Harris has been at his best in the starting lineup in Tolliver’s absence, and the Pistons have been at their peak when he’s been on the floor with the starters. According to NBA Wowy, the Pistons are outscoring their opponents 115.7 to 101.1 points per 100 possessions when Harris is on the floor in a sample of 369 possessions across 191 minutes, but when he plays with the starters, the numbers take a big uptick.
When Harris is on the floor with Reggie Jackson, Kentavious Caldwell-Pope, Marcus Morris and Andre Drummond, the differential is significant. The Pistons outscore their opponents 122 to 101 points per 100 possessions, which is a net rating of 21 points. That’s over a sample of 200 possessions across 106 minutes. This is a small sample, hence our title, but it’s worth being aware of considering just what Tobias Harris is expected to provide to the Pistons.

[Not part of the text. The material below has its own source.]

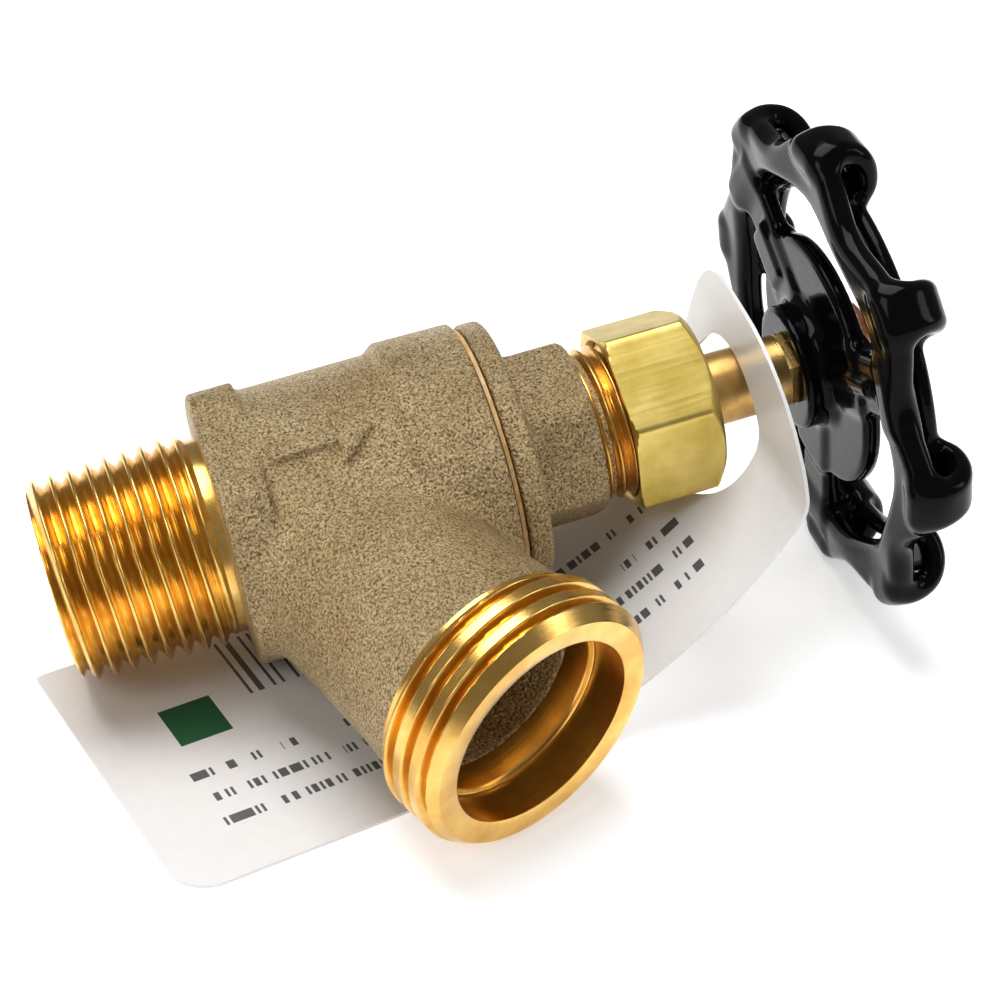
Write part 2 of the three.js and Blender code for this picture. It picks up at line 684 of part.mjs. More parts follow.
// Distances along the tag where it is cut across, closer together at its rounded corners and curls.
function tagStations() {
  const corner = [0, 0.04, 0.15, 0.35, 0.62];
  const evenly = (start, end, count) => Array.from({ length: count }, (_, i) => start + ((end - start) * i) / count);
  return [
    ...corner.map((share) => share * TAG_CORNER_R),
    ...evenly(TAG_CORNER_R, TAG_FLAT, 2),
    ...evenly(TAG_FLAT, TAG_CURL, 12),
    ...evenly(TAG_CURL, TAG_LIP, 14),
    ...evenly(TAG_LIP, TAG_LENGTH - TAG_HOLE_CORNER_R * corner[4], 4),
    ...corner.map((share) => TAG_LENGTH - share * TAG_HOLE_CORNER_R).reverse(),
  ];
}

function hangTag() {
  const stations = tagStations();
  const cuts = stations.length - 1;
  const geometry = new THREE.BoxGeometry(1, 2, TAG_THICK, cuts, 2, 1);
  const position = geometry.attributes.position;
  for (let i = 0; i < position.count; i++) {
    const at = stations[Math.round((position.getX(i) + 0.5) * cuts)];
    const share = position.getY(i);
    const free = tagHalfWidth(share < 0 ? TAG_CORNER_R : TAG_SHARP_R, at);
    const hung = tagHalfWidth(TAG_HOLE_CORNER_R, TAG_LENGTH - at);
    const point = onTag(at, share * Math.min(free, hung), position.getZ(i));
    position.setXYZ(i, point.x, point.y, point.z);
  }
  const { along, across, normal } = tagDirections(TAG_HOLE_AT);
  const punch = new THREE.CylinderGeometry(TAG_HOLE_R, TAG_HOLE_R, TAG_HOLE_R, FINE);
  punch.applyMatrix4(new THREE.Matrix4().makeBasis(along, normal, across));
  punch.translate(...onTag(TAG_HOLE_AT, TAG_HOLE_SIDE, 0).toArray());
  return solid(geometry).subtract(solid(punch));
}

// ---------------------------------------------------------------- the assembly
function piece(name, made, color, roughness, metalness) {
  const material = new THREE.MeshStandardMaterial({ color, roughness, metalness });
  const mesh = new THREE.Mesh(geometryOf(made), material);
  mesh.name = name;
  return mesh;
}

const CAST = [0x8f7a58, 0.6, 0.9];
const BRASS = [0xc9b458, 0.35, 1];
const STEM_BRASS = [0x9c7a3c, 0.4, 1];
const GASKET = [0xb98a3a, 0.6, 0.2];
const PACKING = [0x2c2c2e, 0.8, 0];
const RUBBER = [0x1b1b1d, 0.7, 0];
const BLACK = [0x0a0a0c, 0.12, 0];
const COPPER = [0xb06a45, 0.35, 1];
const CARD = [0xf2f0ee, 0.45, 0];

const valve = new THREE.Group();
valve.add(
  piece("body", body(), ...CAST),
  piece("bonnet", bonnet(), ...CAST),
  piece("bonnet_gasket", bonnetGasket(), ...GASKET),
  piece("packing_washer", boxRing(PACKING_WASHER_START, PACKING_WASHER_THICK), ...BRASS),
  piece("packing_ring_lower", boxRing(RING_LOWER_START, PACKING_RING_THICK), ...PACKING),
  piece("packing_ring_upper", boxRing(RING_UPPER_START, PACKING_RING_THICK), ...PACKING),
  piece("packing_gland", packingGland(), ...BRASS),
  piece("packing_nut", packingNut(), ...BRASS),
  piece("stem", stem(), ...STEM_BRASS),
  piece("disc_holder", discHolder(), ...BRASS),
  piece("disc_lock_nut", discLockNut(), ...BRASS),
  piece("seat_washer", seatWasher(), ...RUBBER),
  piece("seat_washer_screw", seatWasherScrew(), ...BRASS),
  piece("handwheel", handwheel(), ...BLACK),
  piece("handwheel_screw", handwheelScrew(), ...COPPER),
);
valve.rotation.set(rad(-ROLL), rad(-TILT), 0, "YXZ");
valve.position.z = REST_HEIGHT;

const bib = new THREE.Group();
bib.add(valve, piece("hang_tag", hangTag(), ...CARD));

// The frame's origin is the bottom centre of the whole assembly's box.
const box = new THREE.Box3().setFromObject(bib, true);
bib.position.set(-(box.min.x + box.max.x) / 2, -(box.min.y + box.max.y) / 2, -box.min.z);

const group = new THREE.Group();
group.add(bib);

export default group;
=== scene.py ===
import math

import bmesh
import bpy
import numpy as np
from mathutils import Matrix, Vector


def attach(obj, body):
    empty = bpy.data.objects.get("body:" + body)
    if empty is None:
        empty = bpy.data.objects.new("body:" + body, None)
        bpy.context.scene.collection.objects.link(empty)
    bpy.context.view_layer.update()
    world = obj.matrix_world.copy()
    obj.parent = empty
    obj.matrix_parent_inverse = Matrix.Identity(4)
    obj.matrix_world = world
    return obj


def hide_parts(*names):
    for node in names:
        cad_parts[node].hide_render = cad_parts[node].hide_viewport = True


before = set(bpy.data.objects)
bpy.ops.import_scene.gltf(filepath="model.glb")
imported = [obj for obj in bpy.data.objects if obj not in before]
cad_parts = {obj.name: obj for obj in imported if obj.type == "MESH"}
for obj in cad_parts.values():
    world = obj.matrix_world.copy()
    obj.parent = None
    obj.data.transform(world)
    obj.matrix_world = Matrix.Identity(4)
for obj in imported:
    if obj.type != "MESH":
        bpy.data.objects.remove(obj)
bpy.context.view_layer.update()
MM = 0.001
INCH = 25.4

# ------------------------------------------------------------------ the valve's own frame, millimetres
# x runs along the stem axis from the inlet's end face; the outlet leans from +x towards -z.
TILT = math.radians(10.56)
ROLL = math.radians(81.01)
ORIGIN = np.array([-43.742831, 6.274317, 11.573764])
AXES = np.array(Matrix.Rotation(-TILT, 3, "Y") @ Matrix.Rotation(-ROLL, 3, "X"))
STEM_DIR, SIDE_DIR, UP_DIR = AXES.T
OUTLET_ANGLE = math.radians(67.5)
OUTLET_START = 24.7
OUTLET_LENGTH = 37.7
OUTLET_AXIS = np.array([math.cos(OUTLET_ANGLE), 0, -math.sin(OUTLET_ANGLE)])
OUTLET_SIDE = np.array([0.0, 1.0, 0.0])
OUTLET_UP = np.cross(OUTLET_AXIS, OUTLET_SIDE)
OUT_DIR = AXES @ OUTLET_AXIS


def to_row(points):
    """From the valve's frame to the object's own frame, in metres."""
    return (np.asarray(points, float) @ AXES.T + ORIGIN) * MM


def to_valve(points):
    """Back from the object's frame to the valve's, in millimetres."""
    return (np.asarray(points, float) / MM - ORIGIN) @ AXES


def onto_outlet(points):
    """From the outlet's own frame, x along its axis, to the valve's frame."""
    basis = np.array([OUTLET_AXIS, OUTLET_SIDE, OUTLET_UP])
    return np.asarray(points, float) @ basis + np.array([OUTLET_START, 0, 0])


# ------------------------------------------------------------------ camera
CAMERA_PLACE = (-0.062212, -0.180311, 0.159817)
CAMERA_DEGREES = (53.4713, -2.8047, -16.9028)
camera = bpy.data.objects.new("camera", bpy.data.cameras.new("camera"))
camera.data.sensor_width = 36
camera.data.lens = 86.4
camera.data.clip_start = 0.01
camera.location = CAMERA_PLACE
camera.rotation_euler = [math.radians(angle) for angle in CAMERA_DEGREES]
bpy.context.scene.collection.objects.link(camera)
bpy.context.scene.camera = camera
bpy.context.scene.view_settings.view_transform = "Standard"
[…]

It’s a bit of a misnomer that the floor can only be spread for the offense by dead-eye shooting from beyond the three-point line. While a player who can dependably knock down 40 percent from long range can obviously warp and manipulate defenses in ways that most other player types can’t, it’s not necessary to be able to hit the three at a drastically above-league average (which happens to be 35.3 percent, which is the the second-lowest rate since the 2003-04 season) rate in order to open the lanes for drives from the perimeter and for big men in the paint.

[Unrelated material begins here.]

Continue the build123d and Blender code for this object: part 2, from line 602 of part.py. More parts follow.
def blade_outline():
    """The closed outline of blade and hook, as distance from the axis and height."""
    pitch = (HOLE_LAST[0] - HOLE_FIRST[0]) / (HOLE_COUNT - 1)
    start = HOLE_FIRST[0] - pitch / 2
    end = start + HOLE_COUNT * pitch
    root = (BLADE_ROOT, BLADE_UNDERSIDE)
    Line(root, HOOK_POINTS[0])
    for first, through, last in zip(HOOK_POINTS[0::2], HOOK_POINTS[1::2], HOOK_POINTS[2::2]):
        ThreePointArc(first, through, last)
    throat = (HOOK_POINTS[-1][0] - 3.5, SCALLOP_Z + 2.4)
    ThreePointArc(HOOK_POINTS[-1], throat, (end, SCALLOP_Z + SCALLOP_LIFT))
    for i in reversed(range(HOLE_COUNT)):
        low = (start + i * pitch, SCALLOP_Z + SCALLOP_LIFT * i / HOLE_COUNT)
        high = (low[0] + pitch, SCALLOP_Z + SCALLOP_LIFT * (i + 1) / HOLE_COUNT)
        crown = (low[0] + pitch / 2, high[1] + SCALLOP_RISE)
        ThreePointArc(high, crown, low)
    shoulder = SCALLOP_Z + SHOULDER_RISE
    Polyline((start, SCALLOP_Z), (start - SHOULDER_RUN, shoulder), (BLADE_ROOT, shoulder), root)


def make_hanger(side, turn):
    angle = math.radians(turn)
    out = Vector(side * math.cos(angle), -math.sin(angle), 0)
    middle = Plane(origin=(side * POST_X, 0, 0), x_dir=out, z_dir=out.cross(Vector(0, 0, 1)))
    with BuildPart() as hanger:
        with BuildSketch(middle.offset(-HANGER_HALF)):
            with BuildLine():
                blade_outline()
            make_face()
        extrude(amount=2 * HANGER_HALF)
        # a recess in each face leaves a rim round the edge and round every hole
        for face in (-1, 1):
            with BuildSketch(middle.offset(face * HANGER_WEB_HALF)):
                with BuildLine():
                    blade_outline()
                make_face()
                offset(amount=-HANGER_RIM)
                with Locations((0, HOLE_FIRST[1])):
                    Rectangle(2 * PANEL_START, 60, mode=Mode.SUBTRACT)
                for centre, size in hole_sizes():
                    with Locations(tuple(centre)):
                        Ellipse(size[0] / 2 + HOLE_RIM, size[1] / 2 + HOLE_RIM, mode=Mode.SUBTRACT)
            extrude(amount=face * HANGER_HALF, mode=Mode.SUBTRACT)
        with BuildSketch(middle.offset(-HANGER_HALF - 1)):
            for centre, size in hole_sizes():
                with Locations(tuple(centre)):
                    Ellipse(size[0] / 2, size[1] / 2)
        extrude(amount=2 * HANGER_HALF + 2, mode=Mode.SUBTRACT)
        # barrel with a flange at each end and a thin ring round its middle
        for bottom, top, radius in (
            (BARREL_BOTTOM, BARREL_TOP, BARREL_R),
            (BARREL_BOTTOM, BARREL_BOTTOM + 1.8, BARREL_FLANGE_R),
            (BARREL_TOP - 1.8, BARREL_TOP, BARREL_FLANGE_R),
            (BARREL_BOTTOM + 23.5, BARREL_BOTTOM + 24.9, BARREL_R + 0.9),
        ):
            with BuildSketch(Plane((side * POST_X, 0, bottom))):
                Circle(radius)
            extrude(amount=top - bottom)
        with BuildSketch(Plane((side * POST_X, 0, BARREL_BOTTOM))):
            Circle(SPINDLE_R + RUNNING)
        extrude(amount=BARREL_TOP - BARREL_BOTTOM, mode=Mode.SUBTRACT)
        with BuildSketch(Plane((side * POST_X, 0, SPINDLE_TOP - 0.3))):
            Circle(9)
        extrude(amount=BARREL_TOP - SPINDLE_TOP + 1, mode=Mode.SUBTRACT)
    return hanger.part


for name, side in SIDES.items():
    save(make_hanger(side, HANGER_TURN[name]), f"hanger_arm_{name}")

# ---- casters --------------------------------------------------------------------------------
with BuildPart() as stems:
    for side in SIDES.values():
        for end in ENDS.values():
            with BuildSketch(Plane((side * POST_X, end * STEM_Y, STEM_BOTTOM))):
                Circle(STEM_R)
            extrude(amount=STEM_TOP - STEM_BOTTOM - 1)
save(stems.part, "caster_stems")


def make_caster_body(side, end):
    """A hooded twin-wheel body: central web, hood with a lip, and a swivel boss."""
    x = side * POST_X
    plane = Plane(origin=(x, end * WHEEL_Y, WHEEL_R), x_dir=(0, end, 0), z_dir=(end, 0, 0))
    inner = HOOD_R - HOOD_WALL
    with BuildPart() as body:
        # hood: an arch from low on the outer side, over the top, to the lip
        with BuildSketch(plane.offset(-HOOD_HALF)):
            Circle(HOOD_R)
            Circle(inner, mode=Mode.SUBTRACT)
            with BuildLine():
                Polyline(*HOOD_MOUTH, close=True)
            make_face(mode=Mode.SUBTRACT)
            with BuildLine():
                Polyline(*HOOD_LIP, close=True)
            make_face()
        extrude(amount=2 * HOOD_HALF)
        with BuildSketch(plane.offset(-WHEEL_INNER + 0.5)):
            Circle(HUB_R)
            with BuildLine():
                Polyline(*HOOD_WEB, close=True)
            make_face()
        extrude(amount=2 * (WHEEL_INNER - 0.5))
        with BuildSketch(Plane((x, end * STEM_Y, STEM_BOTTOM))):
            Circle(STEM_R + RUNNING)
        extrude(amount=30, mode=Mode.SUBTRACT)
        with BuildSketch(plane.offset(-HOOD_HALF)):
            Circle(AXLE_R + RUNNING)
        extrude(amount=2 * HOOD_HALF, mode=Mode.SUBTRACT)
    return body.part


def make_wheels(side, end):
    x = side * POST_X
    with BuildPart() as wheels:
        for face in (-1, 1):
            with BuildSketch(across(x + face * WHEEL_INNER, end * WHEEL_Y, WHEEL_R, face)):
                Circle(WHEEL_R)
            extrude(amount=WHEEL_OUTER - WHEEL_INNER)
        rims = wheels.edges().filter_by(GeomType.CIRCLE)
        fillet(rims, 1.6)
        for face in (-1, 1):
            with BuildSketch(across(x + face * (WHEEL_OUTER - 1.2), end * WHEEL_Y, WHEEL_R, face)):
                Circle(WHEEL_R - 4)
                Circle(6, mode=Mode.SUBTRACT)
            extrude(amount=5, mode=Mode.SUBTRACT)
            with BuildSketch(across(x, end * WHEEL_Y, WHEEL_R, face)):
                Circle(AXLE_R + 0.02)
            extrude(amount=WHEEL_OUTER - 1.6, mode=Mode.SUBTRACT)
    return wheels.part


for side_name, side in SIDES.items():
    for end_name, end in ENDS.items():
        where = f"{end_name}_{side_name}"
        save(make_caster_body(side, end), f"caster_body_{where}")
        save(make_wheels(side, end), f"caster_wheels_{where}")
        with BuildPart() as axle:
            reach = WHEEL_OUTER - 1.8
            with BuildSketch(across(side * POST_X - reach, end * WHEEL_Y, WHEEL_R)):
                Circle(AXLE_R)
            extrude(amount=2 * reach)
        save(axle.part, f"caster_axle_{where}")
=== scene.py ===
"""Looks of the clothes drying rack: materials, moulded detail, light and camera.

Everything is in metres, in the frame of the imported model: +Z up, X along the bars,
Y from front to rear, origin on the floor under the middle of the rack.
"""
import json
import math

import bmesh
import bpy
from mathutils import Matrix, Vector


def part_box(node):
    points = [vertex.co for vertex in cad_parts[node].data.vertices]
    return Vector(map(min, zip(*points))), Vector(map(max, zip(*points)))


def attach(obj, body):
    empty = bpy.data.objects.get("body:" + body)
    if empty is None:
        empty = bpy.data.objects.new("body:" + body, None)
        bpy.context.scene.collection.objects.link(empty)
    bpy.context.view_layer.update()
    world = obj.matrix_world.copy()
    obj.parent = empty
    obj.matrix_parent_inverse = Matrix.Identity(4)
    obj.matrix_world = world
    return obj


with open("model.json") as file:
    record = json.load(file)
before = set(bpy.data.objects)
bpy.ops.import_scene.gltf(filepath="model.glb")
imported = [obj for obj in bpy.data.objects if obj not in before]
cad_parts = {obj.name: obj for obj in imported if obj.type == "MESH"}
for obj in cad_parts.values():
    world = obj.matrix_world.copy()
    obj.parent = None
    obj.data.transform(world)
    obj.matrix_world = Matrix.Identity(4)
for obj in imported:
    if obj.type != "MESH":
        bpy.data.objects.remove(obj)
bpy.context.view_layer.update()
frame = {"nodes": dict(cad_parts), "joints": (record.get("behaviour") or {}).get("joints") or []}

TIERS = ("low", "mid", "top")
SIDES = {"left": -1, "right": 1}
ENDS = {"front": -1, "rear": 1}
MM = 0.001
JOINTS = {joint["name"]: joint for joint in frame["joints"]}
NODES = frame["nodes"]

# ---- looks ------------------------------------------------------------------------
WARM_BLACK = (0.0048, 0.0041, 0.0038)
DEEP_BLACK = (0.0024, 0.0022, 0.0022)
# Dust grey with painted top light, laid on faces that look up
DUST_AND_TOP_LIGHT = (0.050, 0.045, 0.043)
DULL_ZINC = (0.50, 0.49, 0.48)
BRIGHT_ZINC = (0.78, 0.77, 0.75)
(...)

The threat of a player who can hit at a rate near that mark is incentive enough for defenses to guard the perimeter against a player like Harris, who is a 32.2 percent shooter from long range in his career (remember, the best three-point defense is always to prevent the three-pointer from wherever it may come), but has shot as high a percentage as 36.4 percent as recently as last season in Orlando under head coach Jacques Vaughn. Late last season Vaugh was fired and replaced by Scott Skiles. In spite of Skiles’ offensive abilities as a point guard in the NBA, he’s no offensive genius in the coaching department.

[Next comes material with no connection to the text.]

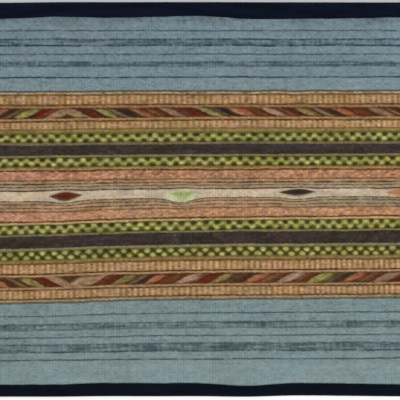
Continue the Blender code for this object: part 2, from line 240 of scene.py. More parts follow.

Some optimists chalk up Harris’s dip to 31.1 percent from three-point range this season in Orlando to inefficiencies in Skiles’ offensive schemes. Whether that’s the case, or whether it’s noise due to the fact that three-pointers are a fairly high-variance shot for players who are not elite from long-range, or perhaps Harris simply isn’t a 36 percent shooter from outside the arc, he has been undeniably hot with the Pistons from both the floor and from three.
From a personal statistic standpoint, the 23-year old forward is averaging 17 points per game on 51.3 percent shooting from the floor and 42.9 percent shooting from three-point range. Mind you, this small sample size means that he’s hit nine of 22 three-pointers as a Piston in his six games with the team, so we can comfortably chalk that up to statistical noise at the moment, but Harris is a guy who can attack from anywhere.
Tobias Harris has more ways to come at defenses and much greater athleticism than either Ersan Ilyasova or Anthony Tolliver, and his presence on the offensive side of things is a big jolt for the Pistons.
On the defensive side of things, Harris has been no slouch from a statistical point of view. His differential percentage, which is the difference between a guarded player’s shooting percentage on the season versus his percentage when he is guarded by a defensive player, is -1.6 percent. This means that Harris is yielding a shooting percentage 1.6 percent lower than his opponent’s season average, so what you’re aiming for as a defender is a negative differential percentage.
Against two-point field goal attempts, facing an average of 6.9 attempts per game, Harris is yielding a differential percentage of -2.6. Against shots less than ten feet from the basket, he has a -5.4 differential percentage, and from six feet of less it’s a similar rating of -4.7.
All in all, Harris has been an excellent addition for the Pistons. He has provided a kick that they needed on offense, and he’s been nothing shy of competent on defense. Much like the Pistons got a huge steal last season at the trade deadline in the form of Reggie Jackson, all signs point to Harris being a tremendous part of the Pistons’ core going forward for years to come.